Aim: Set down, exactly as they appear, the lines from the line holding "if empty is" through the line holding "bpy.data.objects.remove(obj)", inclusive; output nothing outside that range.

Raw data:
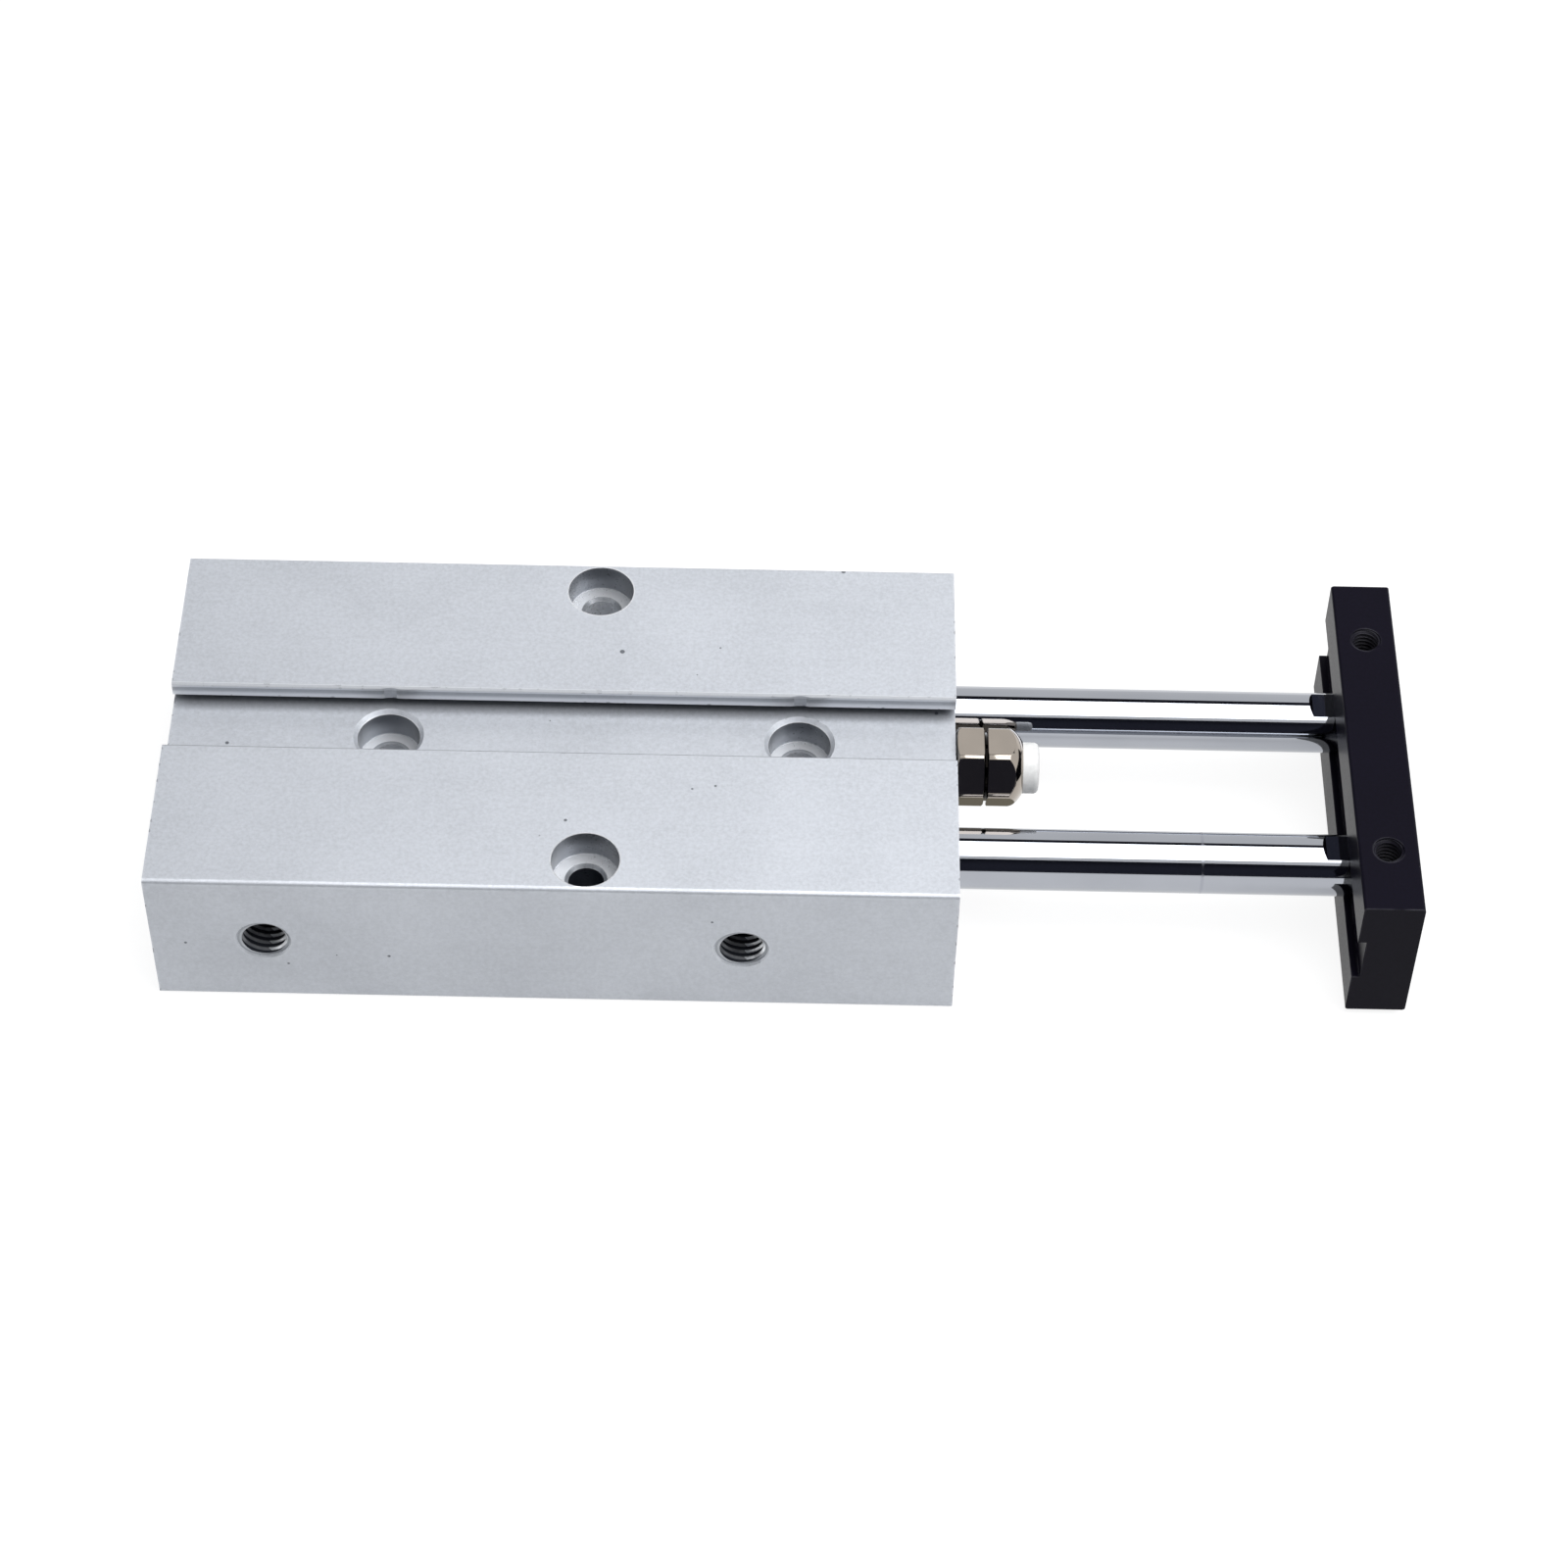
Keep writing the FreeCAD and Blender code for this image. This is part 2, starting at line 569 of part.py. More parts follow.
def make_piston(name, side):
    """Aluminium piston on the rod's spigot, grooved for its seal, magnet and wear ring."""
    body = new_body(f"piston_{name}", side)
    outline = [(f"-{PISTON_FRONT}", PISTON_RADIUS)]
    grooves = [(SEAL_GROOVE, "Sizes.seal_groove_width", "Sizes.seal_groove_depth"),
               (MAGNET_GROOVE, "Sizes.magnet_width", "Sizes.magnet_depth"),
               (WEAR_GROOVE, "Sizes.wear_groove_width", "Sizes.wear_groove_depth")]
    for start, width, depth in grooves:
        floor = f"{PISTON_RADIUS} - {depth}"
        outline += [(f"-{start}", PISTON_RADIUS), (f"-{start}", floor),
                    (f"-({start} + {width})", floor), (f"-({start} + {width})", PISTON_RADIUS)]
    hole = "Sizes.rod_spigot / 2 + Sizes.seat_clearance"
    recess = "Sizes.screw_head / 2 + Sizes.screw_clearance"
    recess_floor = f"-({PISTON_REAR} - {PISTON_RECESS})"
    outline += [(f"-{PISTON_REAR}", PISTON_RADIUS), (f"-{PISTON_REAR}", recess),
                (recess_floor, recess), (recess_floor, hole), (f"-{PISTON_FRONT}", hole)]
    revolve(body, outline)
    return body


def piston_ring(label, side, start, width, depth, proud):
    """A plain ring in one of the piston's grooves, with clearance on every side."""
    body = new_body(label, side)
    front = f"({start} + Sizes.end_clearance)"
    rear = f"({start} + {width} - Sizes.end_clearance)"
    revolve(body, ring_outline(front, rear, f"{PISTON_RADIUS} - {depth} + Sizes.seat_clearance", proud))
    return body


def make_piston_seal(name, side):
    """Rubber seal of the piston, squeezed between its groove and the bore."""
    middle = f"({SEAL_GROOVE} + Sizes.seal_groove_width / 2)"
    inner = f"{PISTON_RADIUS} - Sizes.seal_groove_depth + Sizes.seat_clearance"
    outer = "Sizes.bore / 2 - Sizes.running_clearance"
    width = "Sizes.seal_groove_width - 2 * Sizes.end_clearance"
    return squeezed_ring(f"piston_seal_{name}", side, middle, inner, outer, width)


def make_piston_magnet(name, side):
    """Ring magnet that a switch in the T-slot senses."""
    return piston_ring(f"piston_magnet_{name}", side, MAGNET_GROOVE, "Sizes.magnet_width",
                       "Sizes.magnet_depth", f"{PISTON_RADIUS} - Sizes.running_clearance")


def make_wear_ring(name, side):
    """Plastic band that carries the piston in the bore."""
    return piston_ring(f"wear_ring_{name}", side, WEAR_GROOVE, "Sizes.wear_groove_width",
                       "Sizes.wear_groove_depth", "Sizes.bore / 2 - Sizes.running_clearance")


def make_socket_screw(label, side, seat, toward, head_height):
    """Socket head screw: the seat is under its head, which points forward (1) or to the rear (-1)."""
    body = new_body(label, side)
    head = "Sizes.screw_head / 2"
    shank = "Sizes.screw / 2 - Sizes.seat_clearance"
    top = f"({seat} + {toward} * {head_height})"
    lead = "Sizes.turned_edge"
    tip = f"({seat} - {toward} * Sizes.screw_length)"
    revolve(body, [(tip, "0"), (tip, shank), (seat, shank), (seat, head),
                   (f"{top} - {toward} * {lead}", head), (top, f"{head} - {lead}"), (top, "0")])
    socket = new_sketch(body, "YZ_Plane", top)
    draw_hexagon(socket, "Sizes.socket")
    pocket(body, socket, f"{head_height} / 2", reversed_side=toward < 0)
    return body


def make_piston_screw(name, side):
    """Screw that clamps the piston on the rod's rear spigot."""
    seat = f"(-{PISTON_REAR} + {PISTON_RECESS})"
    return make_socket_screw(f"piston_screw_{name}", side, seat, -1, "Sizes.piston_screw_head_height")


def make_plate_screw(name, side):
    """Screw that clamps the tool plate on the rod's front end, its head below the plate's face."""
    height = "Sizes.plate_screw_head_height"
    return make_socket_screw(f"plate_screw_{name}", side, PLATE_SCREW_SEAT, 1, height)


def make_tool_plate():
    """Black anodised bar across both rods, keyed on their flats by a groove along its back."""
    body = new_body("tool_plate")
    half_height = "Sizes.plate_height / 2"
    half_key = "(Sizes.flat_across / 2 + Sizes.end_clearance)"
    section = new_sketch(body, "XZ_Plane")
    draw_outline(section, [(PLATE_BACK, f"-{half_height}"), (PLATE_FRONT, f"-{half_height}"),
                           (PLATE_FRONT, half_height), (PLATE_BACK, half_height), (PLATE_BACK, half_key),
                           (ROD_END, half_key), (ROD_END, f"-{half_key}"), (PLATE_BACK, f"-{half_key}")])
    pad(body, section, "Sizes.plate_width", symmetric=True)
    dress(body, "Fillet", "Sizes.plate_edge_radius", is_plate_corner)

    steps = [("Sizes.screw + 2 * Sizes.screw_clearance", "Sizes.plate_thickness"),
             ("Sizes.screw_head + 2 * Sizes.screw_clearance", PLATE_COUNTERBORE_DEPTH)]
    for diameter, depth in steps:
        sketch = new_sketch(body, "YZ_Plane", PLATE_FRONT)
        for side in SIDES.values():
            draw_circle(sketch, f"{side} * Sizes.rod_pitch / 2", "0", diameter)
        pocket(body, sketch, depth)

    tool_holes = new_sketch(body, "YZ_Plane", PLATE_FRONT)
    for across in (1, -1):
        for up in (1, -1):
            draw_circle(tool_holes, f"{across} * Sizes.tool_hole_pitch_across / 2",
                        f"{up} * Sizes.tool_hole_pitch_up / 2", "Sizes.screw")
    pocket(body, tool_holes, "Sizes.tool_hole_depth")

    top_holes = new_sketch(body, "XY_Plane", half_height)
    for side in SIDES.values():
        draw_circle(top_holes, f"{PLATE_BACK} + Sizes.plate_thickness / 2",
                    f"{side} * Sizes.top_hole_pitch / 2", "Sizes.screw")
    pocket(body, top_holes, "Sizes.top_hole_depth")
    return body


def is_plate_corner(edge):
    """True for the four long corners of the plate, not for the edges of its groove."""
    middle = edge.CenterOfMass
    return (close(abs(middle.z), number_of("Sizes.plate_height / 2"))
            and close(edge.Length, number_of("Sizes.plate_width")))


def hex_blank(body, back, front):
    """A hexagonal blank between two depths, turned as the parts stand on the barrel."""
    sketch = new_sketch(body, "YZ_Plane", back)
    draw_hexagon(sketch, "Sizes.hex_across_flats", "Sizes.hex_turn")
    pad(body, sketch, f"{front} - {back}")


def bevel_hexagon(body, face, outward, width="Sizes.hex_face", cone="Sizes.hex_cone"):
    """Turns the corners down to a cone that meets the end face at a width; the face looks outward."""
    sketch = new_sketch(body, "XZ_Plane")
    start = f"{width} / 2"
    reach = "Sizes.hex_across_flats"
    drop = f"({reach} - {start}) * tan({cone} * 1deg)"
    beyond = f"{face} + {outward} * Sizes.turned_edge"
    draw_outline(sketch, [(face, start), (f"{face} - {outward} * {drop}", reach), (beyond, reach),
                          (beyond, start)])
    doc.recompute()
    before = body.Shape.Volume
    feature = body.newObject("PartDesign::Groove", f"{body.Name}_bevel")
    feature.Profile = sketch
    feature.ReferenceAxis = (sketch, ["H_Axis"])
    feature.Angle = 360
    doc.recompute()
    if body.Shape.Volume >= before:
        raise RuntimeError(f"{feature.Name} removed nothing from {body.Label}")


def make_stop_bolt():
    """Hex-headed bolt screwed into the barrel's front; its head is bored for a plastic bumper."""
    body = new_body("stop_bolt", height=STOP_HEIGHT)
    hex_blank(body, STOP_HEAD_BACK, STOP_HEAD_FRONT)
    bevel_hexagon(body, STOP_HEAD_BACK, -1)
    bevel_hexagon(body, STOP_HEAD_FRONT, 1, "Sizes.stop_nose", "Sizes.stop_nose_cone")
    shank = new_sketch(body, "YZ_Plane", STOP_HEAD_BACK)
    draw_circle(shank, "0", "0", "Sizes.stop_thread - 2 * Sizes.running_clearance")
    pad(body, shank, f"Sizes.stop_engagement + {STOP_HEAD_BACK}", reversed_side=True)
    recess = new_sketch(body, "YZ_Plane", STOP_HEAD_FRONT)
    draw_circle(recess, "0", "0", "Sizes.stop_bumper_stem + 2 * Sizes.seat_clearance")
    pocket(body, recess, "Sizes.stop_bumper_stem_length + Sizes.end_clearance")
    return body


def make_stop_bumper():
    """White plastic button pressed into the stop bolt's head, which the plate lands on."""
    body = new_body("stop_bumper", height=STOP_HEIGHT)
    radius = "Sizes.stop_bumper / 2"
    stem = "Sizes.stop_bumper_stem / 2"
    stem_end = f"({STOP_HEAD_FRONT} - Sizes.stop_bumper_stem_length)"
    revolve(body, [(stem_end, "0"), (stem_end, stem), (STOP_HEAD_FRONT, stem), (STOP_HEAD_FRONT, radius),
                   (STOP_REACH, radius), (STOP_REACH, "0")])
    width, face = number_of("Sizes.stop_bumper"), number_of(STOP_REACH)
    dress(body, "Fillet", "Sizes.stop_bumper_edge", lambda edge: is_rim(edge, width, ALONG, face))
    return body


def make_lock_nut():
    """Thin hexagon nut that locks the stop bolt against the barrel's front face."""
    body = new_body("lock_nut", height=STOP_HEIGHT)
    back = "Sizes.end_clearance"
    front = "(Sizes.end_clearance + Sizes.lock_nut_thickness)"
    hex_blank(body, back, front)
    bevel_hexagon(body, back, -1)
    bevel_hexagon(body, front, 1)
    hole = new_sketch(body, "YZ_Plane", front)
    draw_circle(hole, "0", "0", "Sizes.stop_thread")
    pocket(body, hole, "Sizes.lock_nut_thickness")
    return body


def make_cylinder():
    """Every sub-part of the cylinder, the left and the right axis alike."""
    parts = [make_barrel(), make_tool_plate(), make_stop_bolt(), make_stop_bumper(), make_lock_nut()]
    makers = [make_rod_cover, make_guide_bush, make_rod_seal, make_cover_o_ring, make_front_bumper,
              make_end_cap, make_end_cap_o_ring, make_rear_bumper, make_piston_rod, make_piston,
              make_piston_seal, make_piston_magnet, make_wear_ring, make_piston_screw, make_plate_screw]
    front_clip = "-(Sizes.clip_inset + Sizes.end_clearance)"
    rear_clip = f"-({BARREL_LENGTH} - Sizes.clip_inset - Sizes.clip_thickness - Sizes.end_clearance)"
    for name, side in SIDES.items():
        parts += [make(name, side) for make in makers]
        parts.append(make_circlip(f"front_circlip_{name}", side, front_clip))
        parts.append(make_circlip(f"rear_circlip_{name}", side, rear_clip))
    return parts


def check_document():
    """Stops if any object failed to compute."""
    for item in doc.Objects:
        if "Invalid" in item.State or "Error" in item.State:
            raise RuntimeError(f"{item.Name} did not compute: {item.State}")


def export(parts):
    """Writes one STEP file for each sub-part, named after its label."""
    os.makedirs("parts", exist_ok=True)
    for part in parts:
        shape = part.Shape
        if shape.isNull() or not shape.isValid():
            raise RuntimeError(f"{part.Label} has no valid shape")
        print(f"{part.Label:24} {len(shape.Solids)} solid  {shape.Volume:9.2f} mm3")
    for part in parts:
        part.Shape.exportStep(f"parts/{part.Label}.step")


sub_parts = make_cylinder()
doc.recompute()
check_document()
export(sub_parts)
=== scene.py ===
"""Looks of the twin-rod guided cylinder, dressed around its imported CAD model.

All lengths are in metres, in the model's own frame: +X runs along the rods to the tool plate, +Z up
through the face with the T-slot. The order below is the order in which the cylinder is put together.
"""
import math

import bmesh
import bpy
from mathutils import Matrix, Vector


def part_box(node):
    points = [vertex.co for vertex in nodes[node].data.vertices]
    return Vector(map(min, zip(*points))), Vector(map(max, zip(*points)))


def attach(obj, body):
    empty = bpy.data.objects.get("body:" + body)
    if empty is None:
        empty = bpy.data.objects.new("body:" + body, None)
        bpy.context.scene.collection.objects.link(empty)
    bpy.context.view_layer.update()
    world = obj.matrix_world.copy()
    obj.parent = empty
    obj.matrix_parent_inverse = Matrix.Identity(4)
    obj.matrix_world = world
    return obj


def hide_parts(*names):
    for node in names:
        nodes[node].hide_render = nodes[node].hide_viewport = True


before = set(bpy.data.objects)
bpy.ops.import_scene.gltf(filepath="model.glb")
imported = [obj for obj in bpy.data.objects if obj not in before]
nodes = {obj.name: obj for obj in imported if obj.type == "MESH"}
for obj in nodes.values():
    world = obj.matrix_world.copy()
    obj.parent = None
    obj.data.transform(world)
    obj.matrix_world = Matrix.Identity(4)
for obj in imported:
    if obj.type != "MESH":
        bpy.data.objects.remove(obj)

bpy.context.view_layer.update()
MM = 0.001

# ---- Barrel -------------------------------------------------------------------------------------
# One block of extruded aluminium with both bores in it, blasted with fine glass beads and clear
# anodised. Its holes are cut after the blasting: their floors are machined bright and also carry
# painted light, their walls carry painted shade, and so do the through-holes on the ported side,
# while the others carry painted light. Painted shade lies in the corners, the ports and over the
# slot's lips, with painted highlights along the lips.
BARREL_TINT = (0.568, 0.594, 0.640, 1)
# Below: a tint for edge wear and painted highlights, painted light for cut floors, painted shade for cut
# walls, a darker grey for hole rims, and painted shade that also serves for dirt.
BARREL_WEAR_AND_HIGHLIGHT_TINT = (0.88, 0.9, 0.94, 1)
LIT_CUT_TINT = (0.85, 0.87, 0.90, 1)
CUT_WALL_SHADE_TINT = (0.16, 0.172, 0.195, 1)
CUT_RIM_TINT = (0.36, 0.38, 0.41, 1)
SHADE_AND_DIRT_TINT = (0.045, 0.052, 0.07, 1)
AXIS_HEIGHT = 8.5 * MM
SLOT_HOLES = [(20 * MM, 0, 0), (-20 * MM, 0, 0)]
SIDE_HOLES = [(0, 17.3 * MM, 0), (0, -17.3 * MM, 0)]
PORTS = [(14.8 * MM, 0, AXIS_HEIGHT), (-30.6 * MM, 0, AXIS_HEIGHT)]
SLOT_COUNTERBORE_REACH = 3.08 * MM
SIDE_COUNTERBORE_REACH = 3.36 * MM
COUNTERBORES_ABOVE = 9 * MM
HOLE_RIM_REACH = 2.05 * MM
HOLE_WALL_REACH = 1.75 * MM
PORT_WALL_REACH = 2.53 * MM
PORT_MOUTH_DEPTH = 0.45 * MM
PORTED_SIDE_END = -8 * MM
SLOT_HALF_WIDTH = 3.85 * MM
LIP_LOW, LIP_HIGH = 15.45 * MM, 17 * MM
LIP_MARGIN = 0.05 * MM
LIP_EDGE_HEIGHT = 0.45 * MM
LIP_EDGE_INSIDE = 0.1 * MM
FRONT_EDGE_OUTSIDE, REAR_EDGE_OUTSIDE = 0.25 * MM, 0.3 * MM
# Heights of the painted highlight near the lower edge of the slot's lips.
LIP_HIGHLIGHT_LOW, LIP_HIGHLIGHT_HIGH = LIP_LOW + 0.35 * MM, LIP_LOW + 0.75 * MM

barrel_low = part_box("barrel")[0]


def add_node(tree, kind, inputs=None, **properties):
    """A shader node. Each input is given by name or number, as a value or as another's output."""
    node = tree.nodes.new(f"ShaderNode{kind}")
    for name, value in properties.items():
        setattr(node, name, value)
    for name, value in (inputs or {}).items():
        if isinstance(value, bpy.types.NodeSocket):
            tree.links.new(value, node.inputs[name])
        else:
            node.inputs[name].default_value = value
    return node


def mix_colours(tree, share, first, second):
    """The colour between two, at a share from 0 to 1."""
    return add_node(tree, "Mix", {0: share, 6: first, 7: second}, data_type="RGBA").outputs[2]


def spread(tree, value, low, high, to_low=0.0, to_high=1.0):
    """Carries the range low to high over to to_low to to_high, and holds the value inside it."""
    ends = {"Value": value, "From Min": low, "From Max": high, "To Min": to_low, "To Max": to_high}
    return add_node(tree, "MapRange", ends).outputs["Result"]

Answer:
    if empty is None:
        empty = bpy.data.objects.new("body:" + body, None)
        bpy.context.scene.collection.objects.link(empty)
    bpy.context.view_layer.update()
    world = obj.matrix_world.copy()
    obj.parent = empty
    obj.matrix_parent_inverse = Matrix.Identity(4)
    obj.matrix_world = world
    return obj


def hide_parts(*names):
    for node in names:
        nodes[node].hide_render = nodes[node].hide_viewport = True


before = set(bpy.data.objects)
bpy.ops.import_scene.gltf(filepath="model.glb")
imported = [obj for obj in bpy.data.objects if obj not in before]
nodes = {obj.name: obj for obj in imported if obj.type == "MESH"}
for obj in nodes.values():
    world = obj.matrix_world.copy()
    obj.parent = None
    obj.data.transform(world)
    obj.matrix_world = Matrix.Identity(4)
for obj in imported:
    if obj.type != "MESH":
        bpy.data.objects.remove(obj)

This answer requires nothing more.